▶ [THE REQUEST] From the top of the records below, return each line exactly, ending with the line that contains "# Every piece".
# # # # # # #
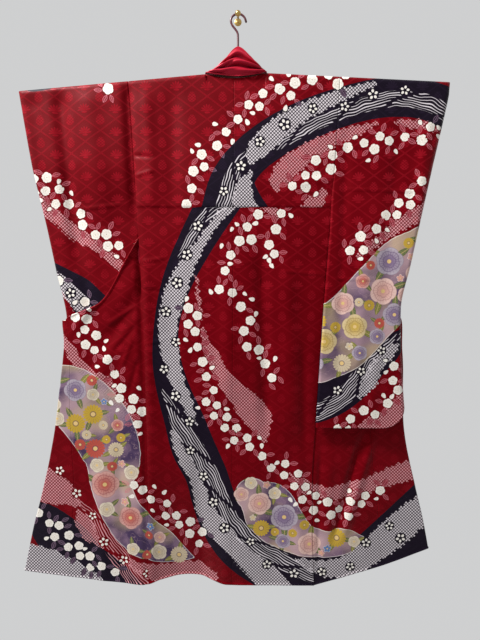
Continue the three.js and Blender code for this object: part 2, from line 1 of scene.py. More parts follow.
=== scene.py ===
# %% [markdown]
# # A furisode, hung open from its back
# A furisode is a young woman's long-sleeved silk kimono. It is sewn from straight lengths of
# cloth: two back panels, two fronts, two overlap panels, two sleeves and a collar. Here it hangs
# on a bar hanger from a small brass wall hook, and threads pull its fronts out to both sides.
# Every piece below is a thin wall of cloth on the form of its solid in the frame.

# %% The frame and its box
import math
import bpy
import numpy as np
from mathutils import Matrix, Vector


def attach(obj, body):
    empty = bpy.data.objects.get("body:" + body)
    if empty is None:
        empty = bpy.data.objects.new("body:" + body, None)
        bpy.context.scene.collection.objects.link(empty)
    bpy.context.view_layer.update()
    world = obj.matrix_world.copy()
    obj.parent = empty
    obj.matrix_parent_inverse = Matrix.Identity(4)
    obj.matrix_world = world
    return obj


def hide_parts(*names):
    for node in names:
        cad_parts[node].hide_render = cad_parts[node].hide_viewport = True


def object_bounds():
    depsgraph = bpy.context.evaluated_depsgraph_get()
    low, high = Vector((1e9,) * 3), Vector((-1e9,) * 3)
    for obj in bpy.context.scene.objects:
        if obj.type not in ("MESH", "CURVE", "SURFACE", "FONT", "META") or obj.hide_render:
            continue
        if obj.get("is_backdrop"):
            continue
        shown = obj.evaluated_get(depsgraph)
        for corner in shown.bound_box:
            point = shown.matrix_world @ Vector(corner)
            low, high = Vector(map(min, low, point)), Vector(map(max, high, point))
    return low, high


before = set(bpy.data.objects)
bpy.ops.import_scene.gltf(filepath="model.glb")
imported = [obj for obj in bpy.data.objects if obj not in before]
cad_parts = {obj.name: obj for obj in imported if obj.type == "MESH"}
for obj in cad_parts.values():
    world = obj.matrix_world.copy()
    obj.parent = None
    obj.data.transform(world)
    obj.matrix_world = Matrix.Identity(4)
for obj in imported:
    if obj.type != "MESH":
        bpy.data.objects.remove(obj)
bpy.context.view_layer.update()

# %% [markdown]
# The garment is measured in three numbers, in millimetres: x across it, `drop` below the left
# neck point, and `out` from the wall. The camera stands 1.5 m in front of the wall, a little
# below the middle of the back, and looks down by 6 degrees through a wide lens.

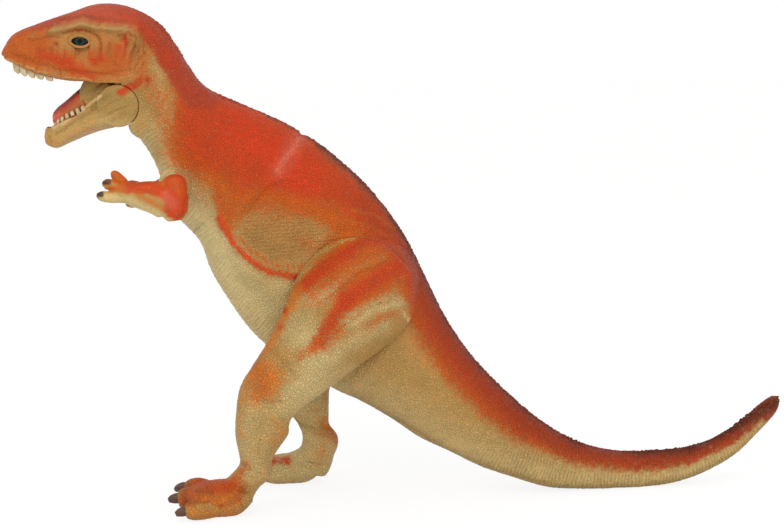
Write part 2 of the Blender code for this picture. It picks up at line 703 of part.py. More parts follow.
# # # # # # #
▶ [TASK ANSWER]
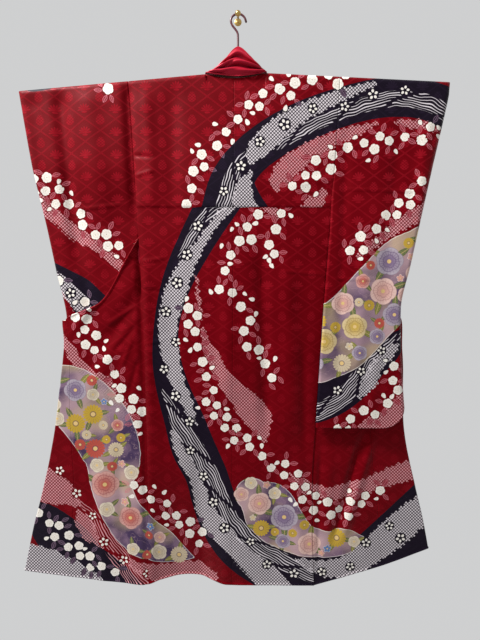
Continue the three.js and Blender code for this object: part 2, from line 1 of scene.py. More parts follow.
=== scene.py ===
# %% [markdown]
# # A furisode, hung open from its back
# A furisode is a young woman's long-sleeved silk kimono. It is sewn from straight lengths of
# cloth: two back panels, two fronts, two overlap panels, two sleeves and a collar. Here it hangs
# on a bar hanger from a small brass wall hook, and threads pull its fronts out to both sides.
# Every piece below is a thin wall of cloth on the form of its solid in the frame.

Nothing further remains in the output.